COLLECTED DATA:
----
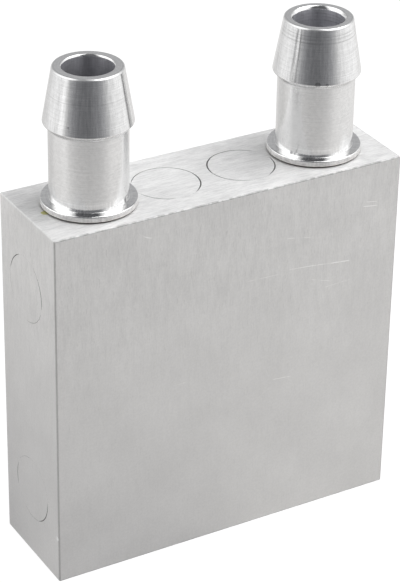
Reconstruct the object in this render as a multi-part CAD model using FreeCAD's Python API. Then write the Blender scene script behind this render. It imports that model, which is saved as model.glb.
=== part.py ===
import FreeCAD, Part
import math
import os

# Liquid cooling cold plate: a solid aluminium block with drilled coolant channels, two
# turned hose fittings pressed into its upper end, and flush plugs closing the drill holes.
#
# Lengths are in millimetres. X runs along the row of ports, Y through the thickness of the
# plate, with the front cooling face at -Y, and Z up towards the hose fittings. The origin
# is the middle of the block's lower end face.

# Block
block_width = 40.0
block_thickness = 12.0
block_height = 40.0
edge_break = 0.15  # chamfer on every outer edge of the block

# Drilled holes
port_inset = 6.9  # axes of the two outer upright holes, in from the block's ends
channel_d = 4.5  # coolant channel, upright or crossing
seat_d = 7.1  # wider mouth of each hole, which takes a plug or a fitting's spigot
seat_depth = 3.5
mouth_break = 0.06  # tiny chamfer round each mouth, and round each plug's outer face
drill_point_angle = 118.0
upper_gallery_drop = 8.3  # cross channel's axis below the upper end face
lower_gallery_rise = 8.1  # cross channel's axis above the lower end face
upper_gallery_offset = 0.5  # the upper cross channel lies slightly towards the back face
channel_overrun = 0.6  # how far a channel runs past the axis of the last one it meets

# Hose fitting, measured up from the block's upper end face
fitting_length = 14.7
flange_d = 10.2
flange_thickness = 0.6
root_fillet = 0.95  # hollow curve from the flange up to the shank
shank_d = 8.0
barb_d = 9.1
barb_back_start = 7.8  # where the barb starts to swell from the shank
barb_edge_height = 8.95  # the barb's sharpest and widest edge
nose_d = 7.2
nose_break = 0.33
bore_d = 5.1
bore_mouth_chamfer = 0.35

# Flow dividers, which turn the channels into one path through the block
divider_length = 3.0

# Derived places
port_count = 4
port_pitch = (block_width - 2 * port_inset) / (port_count - 1)
port_x = [(i - (port_count - 1) / 2) * port_pitch for i in range(port_count)]
upper_gallery_z = block_height - upper_gallery_drop
lower_gallery_z = lower_gallery_rise
left_face_x = -block_width / 2
point_length = channel_d / 2 / math.tan(math.radians(drill_point_angle / 2))
cutter_overrun = 1.0  # length of each cutter that stands clear outside the block

up = FreeCAD.Vector(0, 0, 1)
left = FreeCAD.Vector(-1, 0, 0)


def turned(profile):
    """Solid of revolution about Z from a closed profile of (radius, height) points."""
    points = [FreeCAD.Vector(r, 0, z) for r, z in profile]
    face = Part.Face(Part.makePolygon(points + points[:1]))
    return face.revolve(FreeCAD.Vector(0, 0, 0), up, 360)


def placed(shape, mouth, outward):
    """Move a shape made along Z so that its origin is at a mouth and +Z points outward."""
    shape.Placement = FreeCAD.Placement(mouth, FreeCAD.Rotation(up, outward))
    return shape


def hole_cutter(mouth, outward, depth):
    """Drilled channel with a conical end, and its wider seat at the mouth."""
    channel_r = channel_d / 2
    seat_r = seat_d / 2
    profile = [
        (0, -depth - point_length),
        (channel_r, -depth),
        (channel_r, -seat_depth),
        (seat_r, -seat_depth),
        (seat_r, -mouth_break),
        (seat_r + mouth_break, 0),
        (seat_r + mouth_break, cutter_overrun),
        (0, cutter_overrun),
    ]
    return placed(turned(profile), mouth, outward)


def port_mouth(index):
    return FreeCAD.Vector(port_x[index], 0, block_height)


def upper_mouth():
    return FreeCAD.Vector(left_face_x, upper_gallery_offset, upper_gallery_z)


def lower_mouth():
    return FreeCAD.Vector(left_face_x, 0, lower_gallery_z)


def gallery_depth(last_port):
    return port_x[last_port] + channel_overrun - left_face_x


def make_block():
    corner = FreeCAD.Vector(-block_width / 2, -block_thickness / 2, 0)
    block = Part.makeBox(block_width, block_thickness, block_height, corner)
    block = block.makeChamfer(edge_break, block.Edges)
    upright_depth = block_height - lower_gallery_z + channel_overrun
    cutters = [hole_cutter(port_mouth(i), up, upright_depth) for i in range(port_count)]
    # The upper cross channel stops at the third upright, the lower one at the fourth.
    cutters.append(hole_cutter(upper_mouth(), left, gallery_depth(2)))
    cutters.append(hole_cutter(lower_mouth(), left, gallery_depth(3)))
    return block.cut(cutters)


def make_plug(mouth, outward):
    """Flush plug that fills a seat from its shoulder to the face of the block."""
    seat_r = seat_d / 2
    profile = [
        (0, -seat_depth),
        (seat_r, -seat_depth),
        (seat_r, -mouth_break),
        (seat_r - mouth_break, 0),
        (0, 0),
    ]
    return placed(turned(profile), mouth, outward)


def make_divider(between, gallery_y, gallery_z):
    """Short plug inside a cross channel, midway between two neighbouring uprights."""
    r = channel_d / 2
    half = divider_length / 2
    profile = [(0, -half), (r, -half), (r, half), (0, half)]
    middle_x = (port_x[between] + port_x[between + 1]) / 2
    return placed(turned(profile), FreeCAD.Vector(middle_x, gallery_y, gallery_z), left)


def make_fitting(mouth):
    """Turned hose fitting: spigot, thin flange, hollow root, shank, and one long barb."""
    bore_r = bore_d / 2
    spigot_r = seat_d / 2
    flange_r = flange_d / 2
    shank_r = shank_d / 2
    nose_r = nose_d / 2
    fillet_top = flange_thickness + root_fillet
    arc_reach = root_fillet * (1 - math.sqrt(0.5))
    outer = [
        (bore_r, -seat_depth),
        (spigot_r, -seat_depth),
        (spigot_r, 0),
        (flange_r, 0),
        (flange_r, flange_thickness),
        (shank_r + root_fillet, flange_thickness),
    ]
    upper = [
        (shank_r, fillet_top),
        (shank_r, barb_back_start),
        (barb_d / 2, barb_edge_height),
        (nose_r, fitting_length - nose_break),
        (nose_r - nose_break, fitting_length),
        (bore_r + bore_mouth_chamfer, fitting_length),
        (bore_r, fitting_length - bore_mouth_chamfer),
        (bore_r, -seat_depth),
    ]
    lower_points = [FreeCAD.Vector(r, 0, z) for r, z in outer]
    upper_points = [FreeCAD.Vector(r, 0, z) for r, z in upper]
    arc_middle = FreeCAD.Vector(shank_r + arc_reach, 0, flange_thickness + arc_reach)
    root = Part.Arc(lower_points[-1], arc_middle, upper_points[0]).toShape()
    wire = Part.Wire([Part.makePolygon(lower_points), root, Part.makePolygon(upper_points)])
    fitting = Part.Face(wire).revolve(FreeCAD.Vector(0, 0, 0), up, 360)
    return placed(fitting, mouth, up)


subparts = {
    "block": make_block(),
    "inlet_fitting": make_fitting(port_mouth(0)),
    "outlet_fitting": make_fitting(port_mouth(3)),
    "left_top_plug": make_plug(port_mouth(1), up),
    "right_top_plug": make_plug(port_mouth(2), up),
    "upper_side_plug": make_plug(upper_mouth(), left),
    "lower_side_plug": make_plug(lower_mouth(), left),
    "upper_divider": make_divider(0, upper_gallery_offset, upper_gallery_z),
    "lower_divider": make_divider(1, 0, lower_gallery_z),
}

os.makedirs("parts", exist_ok=True)
for name, shape in subparts.items():
    solid = shape.Solids[0]
    print(name, "solids", len(shape.Solids), "valid", solid.isValid(), "volume", round(solid.Volume, 2))
    solid.exportStep("parts/" + name + ".step")
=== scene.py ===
import math

import bmesh
import bpy
import numpy as np
from mathutils import Matrix, Vector


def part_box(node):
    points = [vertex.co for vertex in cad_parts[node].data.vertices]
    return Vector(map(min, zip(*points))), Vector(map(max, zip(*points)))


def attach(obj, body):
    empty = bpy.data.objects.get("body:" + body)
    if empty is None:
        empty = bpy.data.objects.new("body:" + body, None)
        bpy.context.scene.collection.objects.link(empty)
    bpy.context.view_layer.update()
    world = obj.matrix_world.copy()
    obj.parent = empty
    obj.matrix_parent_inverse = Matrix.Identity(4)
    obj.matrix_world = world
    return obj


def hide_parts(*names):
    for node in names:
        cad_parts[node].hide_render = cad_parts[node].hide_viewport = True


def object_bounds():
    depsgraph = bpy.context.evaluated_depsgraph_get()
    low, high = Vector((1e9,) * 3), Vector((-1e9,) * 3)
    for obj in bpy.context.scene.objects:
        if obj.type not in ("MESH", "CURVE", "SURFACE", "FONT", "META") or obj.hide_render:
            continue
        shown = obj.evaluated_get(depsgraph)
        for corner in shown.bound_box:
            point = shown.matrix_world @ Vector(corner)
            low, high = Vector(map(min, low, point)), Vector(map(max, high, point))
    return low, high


# Liquid cooling cold plate: a brushed aluminium block, two bright turned hose fittings
# and four flush plugs. Lengths are in metres: X along the ports, -Y the front, +Z up.

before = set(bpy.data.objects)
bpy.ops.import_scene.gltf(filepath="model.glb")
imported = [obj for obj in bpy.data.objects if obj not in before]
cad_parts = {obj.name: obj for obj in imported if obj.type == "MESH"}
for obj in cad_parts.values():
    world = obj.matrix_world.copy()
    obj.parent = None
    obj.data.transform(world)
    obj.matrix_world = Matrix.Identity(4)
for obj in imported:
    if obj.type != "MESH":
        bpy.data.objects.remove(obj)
cadLow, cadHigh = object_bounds()
print("frame loaded with", len(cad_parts), "nodes")

mm = 0.001
scene = bpy.context.scene

blockLow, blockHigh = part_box("block")
plugLow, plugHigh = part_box("left_top_plug")
dividerLow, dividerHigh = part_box("lower_divider")
seatRadius = (plugHigh.x - plugLow.x) / 2
seatDepth = plugHigh.z - plugLow.z
channelRadius = (dividerHigh.z - dividerLow.z) / 2
topZ = blockHigh.z
leftX = blockLow.x
mergeDistance = 0.0001 * mm
noiseSpan = (0.3, 0.7)  # where nearly all values of a noise texture lie


# adds a node; sockets holds values or links by name or index, the rest are its settings
def put(tree, kind, sockets=None, **settings):
    made = tree.nodes.new(kind)
    for key, value in settings.items():
        setattr(made, key, value)
    for key, value in (sockets or {}).items():
        if isinstance(value, bpy.types.NodeSocket):
            tree.links.new(value, made.inputs[key])
        else:
            made.inputs[key].default_value = value
    return made


def maths(tree, operation, a, b=0.0, c=0.0):
    return put(tree, "ShaderNodeMath", {0: a, 1: b, 2: c}, operation=operation).outputs[0]


def times(tree, a, b):
    return maths(tree, "MULTIPLY", a, b)


def timesPlus(tree, a, b, c):
    return maths(tree, "MULTIPLY_ADD", a, b, c)


def minus(tree, a, b):
    return maths(tree, "SUBTRACT", a, b)


def divided(tree, a, b):
    return maths(tree, "DIVIDE", a, b)


def vectorMaths(tree, operation, a, b=(0, 0, 0)):
    return put(tree, "ShaderNodeVectorMath", {0: a, 1: b}, operation=operation).outputs


def separate(tree, vector):
    return put(tree, "ShaderNodeSeparateXYZ", {0: vector}).outputs


def combine(tree, x, y, z=0.0):
    return put(tree, "ShaderNodeCombineXYZ", {0: x, 1: y, 2: z}).outputs[0]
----
SHORT TASK:
Start at the line with "for name, shape", stop at the line with "obj.matrix_parent_inverse = Matrix.Identity(4)", and return every line in that stretch exactly, those two included.

SOLUTION TO THE EXERCISE:
for name, shape in subparts.items():
    solid = shape.Solids[0]
    print(name, "solids", len(shape.Solids), "valid", solid.isValid(), "volume", round(solid.Volume, 2))
    solid.exportStep("parts/" + name + ".step")
=== scene.py ===
import math

import bmesh
import bpy
import numpy as np
from mathutils import Matrix, Vector


def part_box(node):
    points = [vertex.co for vertex in cad_parts[node].data.vertices]
    return Vector(map(min, zip(*points))), Vector(map(max, zip(*points)))


def attach(obj, body):
    empty = bpy.data.objects.get("body:" + body)
    if empty is None:
        empty = bpy.data.objects.new("body:" + body, None)
        bpy.context.scene.collection.objects.link(empty)
    bpy.context.view_layer.update()
    world = obj.matrix_world.copy()
    obj.parent = empty
    obj.matrix_parent_inverse = Matrix.Identity(4)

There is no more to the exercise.